Subscription Credit Facility
On November 19, 2018, we entered into a revolving credit facility (as amended, the “Subscription Credit Facility”) with Wells Fargo Bank, National Association (“Wells Fargo”) as administrative agent (the “Administrative Agent”) and letter of credit issuer, and the banks of financial institutions from time to time party thereto, as lenders.
The Subscription Credit Facility permitted the Company to borrow up to $700 million, subject to availability under the “Borrowing Base.” The Borrowing Base was calculated based on the unused Capital Commitments of the investors meeting various eligibility requirements above certain concentration limits. Effective November 5, 2021, the outstanding balance on the Subscription Credit Facility was paid in full and the facility was terminated pursuant to its terms.

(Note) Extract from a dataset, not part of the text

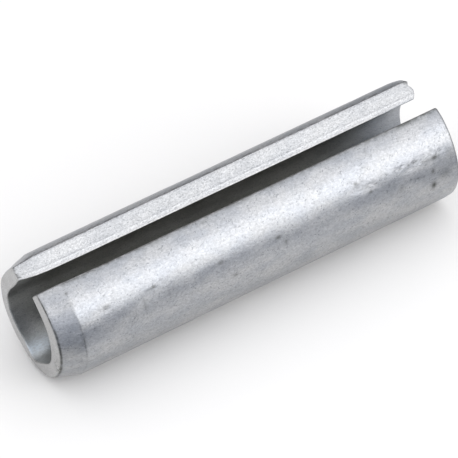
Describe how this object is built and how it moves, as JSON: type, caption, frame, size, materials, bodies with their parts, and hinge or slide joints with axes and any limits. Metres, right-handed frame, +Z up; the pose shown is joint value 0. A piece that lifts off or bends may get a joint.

Borrowings under the Subscription Credit Facility bore interest, at our election at the time of drawdown, at a rate per annum equal to (i) in the case of LIBOR rate loans, an adjusted LIBOR rate for the applicable interest period plus 1.50% or (ii) in the case of
reference rate loans, the greatest of (A) a prime rate plus 0.50%, (B) the federal funds rate plus 1.00%, and (C) one-month LIBOR plus 1.50%. We generally borrowed utilizing LIBOR rate loans, generally electing one-month LIBOR upon borrowing. Loans were able to be converted from one rate to another at any time at our election, subject to certain conditions. We also will paid an unused commitment fee of 0.25% per annum on the unused commitments.
Revolving Credit Facility
On March 15, 2019, we entered into a Senior Secured Revolving Credit Agreement (as amended by that certain First Amendment to Senior Secured Revolving Credit Agreement, dated as of September 3, 2020, and as amended by that certain Second Amendment to Senior Secured Revolving Credit Agreement, dated as of September 22, 2021, the “Revolving Credit Facility”). The parties to the Revolving Credit Facility include us, as Borrower, the issuing the lenders from time to time parties thereto (each a “Lender” and collectively, the “Lenders”), the issuing banks from time to time party thereto ("each an "Issuing Bank" and collectively, the "Issuing Banks"), and Truist Securities, Inc. and ING Capital LLC as Joint Lead Arrangers and Joint Bookrunners, and Truist Bank as Administrative Agent.
The Revolving Credit Facility is guaranteed by OR Tech Lending LLC and will be guaranteed by certain of our domestic subsidiaries that are formed or acquired by us in the future (collectively, the “Guarantors”).
The maximum principal amount of the Revolving Credit Facility is $1.04 billion, subject to availability under the borrowing base, which is based on our portfolio of investments and other outstanding indebtedness. Maximum capacity under the Revolving Credit Facility may be increased up to $1.56 billion through the exercise by us of an uncommitted accordion feature through which existing and new lenders may, at their option, agree to provide additional financing (increased from $750 million to $1.25 billion on September 3, 2020 and increased further from $1.25 billion to up to $1.56 billion on September 22, 2021). The Revolving Credit Facility includes a $50 million limit for swingline loans, with the aggregate principal amount of outstanding loans of any swingline lender being limited to up to $25 million, and is secured by a perfected first-priority interest in substantially all of the portfolio investments held by us and each Guarantor, subject to certain exceptions.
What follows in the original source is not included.